Posição legal

Nada se sobrepõe ao valor da liberdade de expressão, como o apoio de Felipe Melo a Bolsonaro

Felipe Melo ergue os braços
Volante Felipe Melo, durante jogo do Palmeiras - Nelson Antoine/AFP

Artistas da TV e da música são presenças corriqueiras em campanhas presidenciais desde a redemocratização, embora sua participação pareça menor na disputa em curso —seja porque o tempo de propaganda encolheu, seja em razão das decepções dos últimos anos.

Esse tipo de engajamento se mostra bem menos comum e visível entre os ídolos do esporte, a despeito do acesso permanente a câmeras e microfones. Mais que isso, eventuais manifestações políticas nessa seara não raro são mal vistas.

É longa no país a história da associação entre as glórias do futebol e a exploração do sentimento ufanista por governantes. No último ciclo autoritário, em particular, os militares estendiam sua influência à seleção brasileira e aos campeonatos nacionais.

Vivemos outros tempos, no entanto. Não deveriam causar maior estranheza manifestações como a do jogador Felipe Melo, do Palmeiras, que aproveitou uma breve entrevista para dedicar o gol que marcara a Jair Bolsonaro (PSL).

Decerto que o episódio teve seu destaque amplificado em razão das vocações polêmicas do presidenciável, líder nas pesquisas tanto em intenções de voto como em rejeição, e do atleta, notório pela agressividade em campo e por frases contundentes fora dele.

O clube achou necessário divulgar nota para esclarecer que a declaração do profissional era “particular, e não da instituição”. Do óbvio se caminhou rapidamente ao ridículo —e arbitrário— quando se cogitou uma punição a Felipe Melo no âmbito do Superior Tribunal de Justiça Desportiva.

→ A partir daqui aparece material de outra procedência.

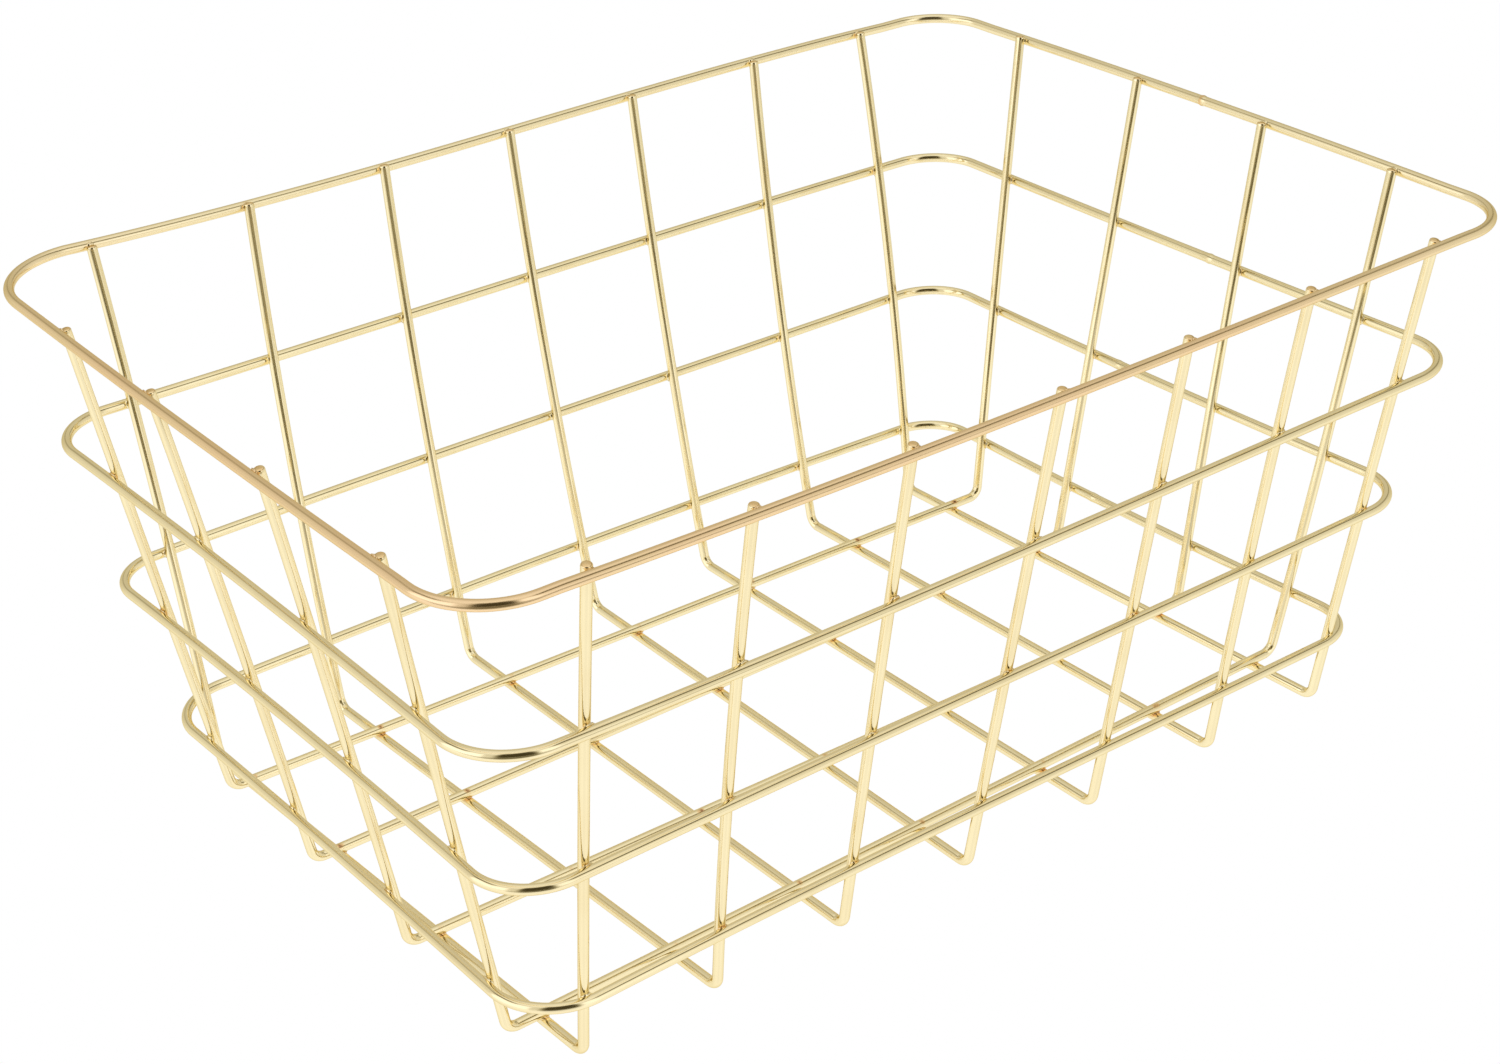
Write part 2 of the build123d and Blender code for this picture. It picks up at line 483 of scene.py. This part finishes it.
def plating(name, far_colour, painted_warm_light_colour, roughness):
    """Thin gold-coloured plating on drawn wire: cloudy colour, with painted warm light that turns it warmer
    towards the front left, fine drawing lines along the wire, pits, and orange to black-brown heat marks by
    the welds."""
    material = bpy.data.materials.new(name)
    material.use_nodes = True
    tree = material.node_tree
    shader = tree.nodes["Principled BSDF"]
    coordinates = tree.nodes.new("ShaderNodeTexCoord")
    place = coordinates.outputs["Object"]
    split = tree.nodes.new("ShaderNodeSeparateXYZ")
    lay(tree, split.inputs[0], coordinates.outputs["UV"])
    turn = calc(tree, "MULTIPLY", split.outputs["Y"], 2 * np.pi)
    round_place = tree.nodes.new("ShaderNodeCombineXYZ")
    lay(tree, round_place.inputs[0], calc(tree, "COSINE", turn))
    lay(tree, round_place.inputs[1], calc(tree, "SINE", turn))
    lay(tree, round_place.inputs[2], calc(tree, "MULTIPLY", split.outputs["X"], line_squeeze))
    drawn = noise(tree, round_place.outputs[0], line_scale, 2.0)
    clouds = noise(tree, place, cloud_scale, 2.0)
    pits = fade(tree, noise(tree, place, pit_scale, 1.0), 0.68, 0.76)
    heat = tree.nodes.new("ShaderNodeAttribute")
    heat.attribute_name = "burn"
    ragged = calc(tree, "MULTIPLY_ADD", noise(tree, place, ragged_scale, 2.0), 1.2, 0.45)
    burnt = calc(tree, "MULTIPLY", heat.outputs["Fac"], ragged)

    # Painted warm light: the side towards the camera, the front left, gets the warmer second colour
    painted_warm_light_share = fade(tree, towards(tree, place, towards_camera), -0.05, 0.08)
    colour = blend(tree, painted_warm_light_share, far_colour, painted_warm_light_colour)
    colour = blend(tree, fade(tree, clouds, 0.35, 0.75, 0.0, 0.35), colour, cloud_colour)
    colour = blend(tree, fade(tree, burnt, 0.10, 0.40, 0.0, 0.75), colour, straw_colour)
    colour = blend(tree, fade(tree, burnt, 0.40, 0.75, 0.0, 0.85), colour, brown_colour)
    colour = blend(tree, fade(tree, burnt, 0.75, 1.05, 0.0, 0.9), colour, scorched_colour)
    lay(tree, shader.inputs["Base Color"], colour)
    line_roughness = fade(tree, drawn, 0.35, 0.7, roughness, roughness + line_dulling)
    dull = calc(tree, "ADD", line_roughness, calc(tree, "MULTIPLY", burnt, heat_dulling))
    lay(tree, shader.inputs["Roughness"], calc(tree, "ADD", dull, calc(tree, "MULTIPLY", pits, pit_dulling)))
    shader.inputs["Metallic"].default_value = 1
    shader.inputs["Specular Tint"].default_value = grazing_tint
    blisters = calc(tree, "MULTIPLY", burnt, noise(tree, place, blister_scale, 1.0))
    bump = tree.nodes.new("ShaderNodeBump")
    bump.inputs["Strength"].default_value = 1.0
    bump.inputs["Distance"].default_value = relief_depth
    lay(tree, bump.inputs["Height"], calc(tree, "ADD", drawn, blisters))
    lay(tree, shader.inputs["Normal"], bump.outputs[0])
    return material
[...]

Assim se pronunciou o procurador-geral do STJD, Felipe Bevilacqua, em entrevista a esta Folha, embora inexista no regulamento desportivo vedação a atitudes como a tomada pelo jogador.

O caso poderia ser enquadrado, em tese, no artigo que prevê penalidades para o atleta que “assumir qualquer conduta contrária à disciplina ou à ética desportiva”. É evidente que redação tão genérica se presta a abusos repressivos.

Bevilacqua diz temer que o episódio abra um precedente perigoso. “Imagina se vira moda.”

Não seria belo espetáculo, de fato, times inteiros se dedicando ao proselitismo político durante as partidas. Tampouco se todos os artistas decidissem declarar seu voto durante aparições televisivas.

Hipóteses extremas e implausíveis não justificam uma punição que, de resto, não tem fundamento normativo. Eventuais excessos podem ser evitados com o uso de bom senso, no interesse do público que busca entretenimento. Nada se sobrepõe, porém, ao valor da liberdade de expressão.